# [Listed records]
----------

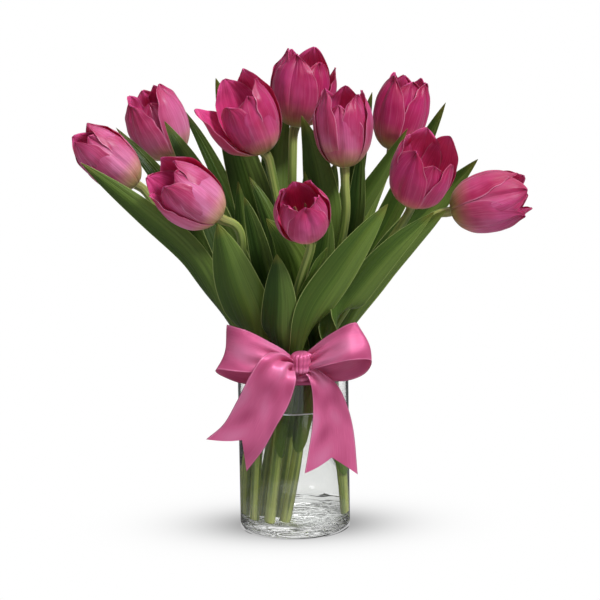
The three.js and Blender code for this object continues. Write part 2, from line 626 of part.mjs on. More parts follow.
add("vase", vaseGeometry(), glass);
add("water", waterGeometry(), still);
add("ribbon", ribbonGeometry(), satin);
TULIPS.forEach((tulip, index) => {
  add(`stem_${tulip.id}`, stemGeometry(tulip), stemGreen);
  add(`bloom_${tulip.id}`, bloomGeometry(tulip, index), petalPink).applyMatrix4(bloomFrame(tulip));
});
for (const leaf of LEAVES) add(`leaf_${leaf.id}`, leafGeometry(leaf), leafGreen);

export default bunch;
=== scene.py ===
# Ten pink tulips in a clear glass vase, tied at the mouth with a satin bow: the looks of the part.
# Shapes are worked out in millimetres by the same rules as the solids, on finer grids, and come
# out in metres. +Z is up, the front faces -Y, and the origin is under the middle of the vase.

import math
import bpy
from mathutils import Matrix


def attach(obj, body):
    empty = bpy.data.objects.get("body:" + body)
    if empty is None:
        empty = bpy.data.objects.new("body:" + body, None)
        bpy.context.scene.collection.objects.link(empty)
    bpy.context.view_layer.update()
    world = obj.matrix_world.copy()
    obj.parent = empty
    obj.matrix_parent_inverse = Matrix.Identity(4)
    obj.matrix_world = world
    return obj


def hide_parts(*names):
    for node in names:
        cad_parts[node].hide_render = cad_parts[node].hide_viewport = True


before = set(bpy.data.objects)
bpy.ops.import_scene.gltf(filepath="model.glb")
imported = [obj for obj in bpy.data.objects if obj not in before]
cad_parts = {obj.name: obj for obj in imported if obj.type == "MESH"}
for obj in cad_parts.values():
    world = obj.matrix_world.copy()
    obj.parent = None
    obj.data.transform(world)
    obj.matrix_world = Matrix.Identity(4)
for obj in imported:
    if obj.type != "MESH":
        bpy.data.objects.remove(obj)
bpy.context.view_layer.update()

from types import SimpleNamespace as Named

import bpy
import numpy as np
from mathutils import Matrix

MM = 0.001

# Driving dimensions, in millimetres and degrees. sides, rows and columns: how fine a mesh is.
# VASE: stand is how wide the ring is that it stands on, hollow how deep the hollow in that ring is, and
# rings how high the faint rings of its floor are. WATER: meniscus is how wide and high its edge climbs,
# and thread the radius of a painted bright line along it. FEET: where a foot stands, from its stem's place
# in
# the mouth. STEM: knots is how uneven it is along its length. LEAF: wraps are half the angle that it
# bends round its stem, and tongue is how far the sides of its root are cut back, as a share of it.

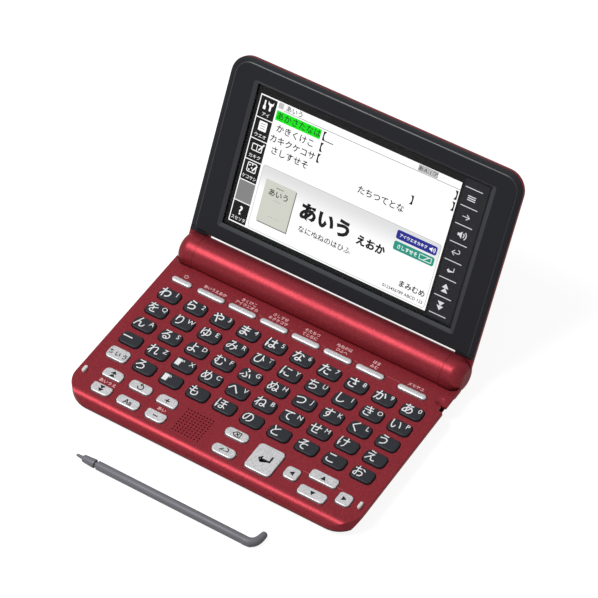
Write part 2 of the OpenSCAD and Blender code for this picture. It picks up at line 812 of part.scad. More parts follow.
// Back cover of the lid, with its knuckles
module lid_back_cover() {
    rim_z = lid_face - bezel_t - seat;
    color(red) on_lid() difference() {
        union() {
            lid_form(0, rim_z);
            both_ends() {
                knuckle_form(0, knuckle_x0, knuckle_x1);
                translate([0, lid_low + 1, 0]) rotate([90, 0, 0]) linear_extrude(lid_low + 1 - neck_y)
                    lid_edge(0, knuckle_x0, lid_half, rim_z);
            }
        }
        difference() {
            lid_form(lid_wall, rim_z + 1);
            translate([-lid_half, lid_low, lid_back]) cube([2 * lid_half, lid_wall + 0.4, lid_t]);
        }
        both_ends() knuckle_hollow();
    }
}

// Room inside a knuckle for the shaft and the cable
module knuckle_hollow() {
    shaft_end = knuckle_x0 + 3.4;
    translate([knuckle_x0 - 1, 0, 0]) rotate([0, 90, 0])
        cylinder(r = hinge_shaft_r + 0.02, h = shaft_end + 1 - knuckle_x0);
    translate([shaft_end - eps, -cable_bend_r, lid_floor + 0.2])
        cube([3, cable_bend + cable_bend_r, cable_bend_r - lid_floor]);
    translate([shaft_end - eps, 0, lid_floor + 0.2]) cube([3, lid_low + 3, 2 * cable_r + 0.3]);
}

// Dark bezel round the touch glass
module lid_bezel() {
    z = lid_face - bezel_t;
    lip = 1.5;
    color(charcoal) on_lid() difference() {
        union() {
            translate([0, 0, z]) linear_extrude(bezel_t) {
                lid_plan(bezel_rim);
                both_ends() translate([knuckle_x0 + bezel_rim, barrel_r + run])
                    square([lid_half - knuckle_x0 - 2 * bezel_rim, lid_slit + 1]);
            }
            translate([0, 0, glass_z]) linear_extrude(z - glass_z + eps) difference() {
                window_plan(lip);
                window_plan(0.05);
            }
        }
        translate([0, 0, z - 1]) linear_extrude(bezel_t + 2) window_plan(0.05);
    }
}

// Outline of the window, grown outwards
module window_plan(grow) {
    translate([window_x0 - grow, window_y0 - grow])
        square([window_x1 - window_x0 + 2 * grow, window_y1 - window_y0 + 2 * grow]);
}

// Touch glass in the bezel's window
module touch_glass() {
    color([0.1, 0.1, 0.12]) on_lid() translate([0, 0, glass_z]) linear_extrude(glass_t) window_plan(0);
}

// Display behind the glass
module display_panel() {
    m = 1;
    color([0.85, 0.9, 0.9]) on_lid() translate([display_x0 - m, display_low - m, panel_z])
        cube([display_w + 2 * m, display_h + 2 * m, panel_t]);
}

// Sheet metal frame behind the display
module display_frame() {
    m = 1.4;
    color([0.6, 0.6, 0.62]) on_lid() translate([display_x0 - m, display_low - m, lid_floor + seat])
        cube([display_w + 2 * m, display_h + 2 * m, panel_z - seat - lid_floor - seat]);
}

// Small board beside the display, which the cable reaches
module lid_board() {
    color([0.1, 0.35, 0.2]) on_lid() translate([-lid_board_w / 2, lid_board_y, lid_floor + seat])
        cube([lid_board_w, lid_board_d, 0.9]);
}

// Flat cable's round bundle from the barrel through the left hinge to the lid board
module display_cable() {
    x0 = partition_x + partition_t + 0.6;
    x1 = knuckle_x0 + 4.9;
    y = lid_board_y + lid_board_d / 2;
    bends = [[-x0, 0, 0], [-x1, 0, 0], [-x1, cable_bend, cable_z], [-x1, y, cable_z],
             [-lid_board_w / 2 - 0.1, y, cable_z]];
    color([0.35, 0.3, 0.25]) on_lid() for (i = [0:3]) {
        d = bends[i + 1] - bends[i];
        translate(bends[i]) rotate([0, acos(d[2] / norm(d)), atan2(d[1], d[0])])
            cylinder(r = cable_r, h = norm(d));
        if (i < 3) translate(bends[i + 1]) sphere(r = cable_r + seat, $fn = 32);
    }
}

// Stylus: shaft and hook, lying on the table
module stylus_shaft() {
    hook_x0 = stylus_x - hook_t;
    foot_x0 = hook_x0 - hook_t;
    r = hook_t / 2;
    shaft_x0 = stylus_x - stylus_l + stylus_tip_l;
    color(grey) placed() {
        translate([shaft_x0, stylus_y, stylus_r]) rotate([0, 90, 0]) {
            cylinder(r = stylus_r, h = foot_x0 + 1 - shaft_x0);
            translate([0, 0, -stylus_tip_l + 5]) cylinder(r = stylus_r - 0.9, h = stylus_tip_l - 5 + eps);
        }
        linear_extrude(2 * stylus_r) translate([0, stylus_y]) {
            translate([foot_x0, -r]) square([hook_t, 2 * r]);
            intersection() {
                translate([hook_x0, r]) circle(hook_t);
                translate([hook_x0 - eps, -r]) square(hook_t);
            }
            translate([hook_x0, r - eps]) square([hook_t, hook_reach - 2 * r]);
            translate([hook_x0 + r, hook_reach - r]) circle(r);
        }
    }
}

// Stylus tip with its nib, on a spigot of the shaft
module stylus_tip() {
    x0 = stylus_x - stylus_l;
    body = 6.6;
    gap = 0.7;
    color(grey) placed() translate([x0, stylus_y, stylus_r]) rotate([0, 90, 0]) difference() {
        rotate_extrude() polygon([[0, 0], [0.45, 0], [0.75, 0.5], [0.95, 3.6],
                                  [stylus_r - 0.5, 3.7], [stylus_r - 0.1, 4.4],
                                  [stylus_r - 0.1, 4.1 + body], [stylus_r - 0.3, stylus_tip_l - gap],
                                  [0, stylus_tip_l - gap]]);
        translate([0, 0, 4.95]) cylinder(r = stylus_r - 0.88, h = 10);
    }
}

// One key: cap and the flange that holds it under the cover
module key_solid(k) {
    translate([0, 0, flange_z]) linear_extrude(flange_t) key_outline(k, skirt);
    translate([0, 0, flange_z]) linear_extrude(key_top_z - flange_z) key_outline(k, 0);
}

// Column of kana keys
module kana_column(c) {
    color(slate) placed() for (r = [0:KANA[c][1] - 1])
        key_solid(["", col_x(c), row_y(r), key_w, key_d, kana_rr]);
}

// Single silver key
module single_key(k) {
    color(silver) placed() key_solid(k);
}

base_top_cover();
base_bottom_cover();
barrel_cover();
keypad_membrane();
main_board();
board_chips();
speaker();
battery_cells();
battery_contacts();
battery_cover();
case_screws();
rubber_feet();
lid_bumpers();
stylus_silo();
earphone_jack();
usb_port();
card_slot();
hinge_housings();
lid_back_cover();
lid_bezel();
touch_glass();
display_panel();
display_frame();
lid_board();
hinge_shafts();
display_cable();
stylus_shaft();
stylus_tip();
for (c = [0:9]) kana_column(c);
for (k = SINGLE) single_key(k);
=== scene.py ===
"""Looks of an electronic dictionary: keyboard base, hinged lid with a touch display, and stylus."""

import json
import logging
import math
from dataclasses import dataclass, field
from enum import Enum
from typing import Sequence

import bpy
from mathutils import Matrix, Vector


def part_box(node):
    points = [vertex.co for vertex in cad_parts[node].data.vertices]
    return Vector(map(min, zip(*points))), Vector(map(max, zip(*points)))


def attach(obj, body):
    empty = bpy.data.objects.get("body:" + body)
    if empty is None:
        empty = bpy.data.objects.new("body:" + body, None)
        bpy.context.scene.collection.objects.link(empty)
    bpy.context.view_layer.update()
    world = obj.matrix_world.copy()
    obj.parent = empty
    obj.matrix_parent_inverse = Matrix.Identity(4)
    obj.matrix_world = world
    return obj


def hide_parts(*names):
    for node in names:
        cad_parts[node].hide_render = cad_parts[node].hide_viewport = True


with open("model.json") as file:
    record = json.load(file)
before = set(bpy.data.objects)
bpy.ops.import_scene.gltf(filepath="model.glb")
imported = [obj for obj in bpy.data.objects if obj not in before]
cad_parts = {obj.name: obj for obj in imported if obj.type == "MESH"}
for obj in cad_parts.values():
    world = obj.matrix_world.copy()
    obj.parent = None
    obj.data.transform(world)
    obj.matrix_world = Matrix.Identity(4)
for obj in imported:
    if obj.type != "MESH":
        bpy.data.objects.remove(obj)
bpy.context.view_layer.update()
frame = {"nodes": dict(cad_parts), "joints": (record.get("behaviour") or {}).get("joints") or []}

LOG = logging.getLogger("dictionary")
MM = 0.001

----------

# [Directions for this task]
Reproduce the lines exactly, taking as the first line the one with "base_top_cover();" and as the last line the one with "points = [vertex.co", and include nothing else.

# [Correct response]
base_top_cover();
base_bottom_cover();
barrel_cover();
keypad_membrane();
main_board();
board_chips();
speaker();
battery_cells();
battery_contacts();
battery_cover();
case_screws();
rubber_feet();
lid_bumpers();
stylus_silo();
earphone_jack();
usb_port();
card_slot();
hinge_housings();
lid_back_cover();
lid_bezel();
touch_glass();
display_panel();
display_frame();
lid_board();
hinge_shafts();
display_cable();
stylus_shaft();
stylus_tip();
for (c = [0:9]) kana_column(c);
for (k = SINGLE) single_key(k);
=== scene.py ===
"""Looks of an electronic dictionary: keyboard base, hinged lid with a touch display, and stylus."""

import json
import logging
import math
from dataclasses import dataclass, field
from enum import Enum
from typing import Sequence

import bpy
from mathutils import Matrix, Vector


def part_box(node):
    points = [vertex.co for vertex in cad_parts[node].data.vertices]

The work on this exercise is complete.